Anthem Insurance Cos. Inc. will pay almost $1.63 million to end
claims that it violated federal benefit laws by placing certain
caps on the coverage of therapy treatments for children with
severe autism disorders.
Anthem also agrees to stop using guidelines that base coverage
of applied behavior analysis therapy for autism solely on an
individual’s age, according to a motion seeking approval of a
class action settlement filed March 23 in the U.S. District Court
for the Southern District of Indiana.
If approved, the settlement will provide relief for at least 201
children and allow class counsel to seek fees of up to $508,345.
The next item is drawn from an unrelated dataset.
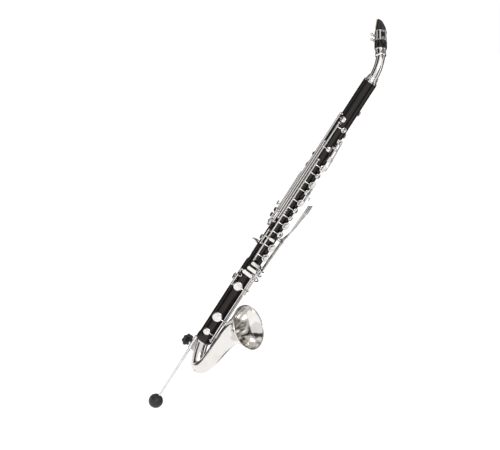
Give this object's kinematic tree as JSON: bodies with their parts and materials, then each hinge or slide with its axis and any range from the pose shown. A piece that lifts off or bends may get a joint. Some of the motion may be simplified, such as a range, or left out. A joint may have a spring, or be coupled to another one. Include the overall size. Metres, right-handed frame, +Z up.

The estimated average payment to class members will be
$5,052, with payments ranging from $2.02 to more than $36,000,
according to court documents.
The proposed deal would end a three-year lawsuit that accused the insurance giant of violating federal mental health parity law when it limited coverage for a 13-year-old boy’s autism treatment to 20 hours per week. The settlement comes one year after a federal judge held that Anthem satisfied Indiana’s autism mandate, which requires insurers to cover treatment for autism spectrum disorder, by covering 20 weekly hours of treatment instead of the 40 hours requested. Anthem joins a growing list of companies that have settled claims over coverage of ABA therapy for autism, including United Healthcare Services Inc., T-Mobile USA Inc., and Applied Materials Inc.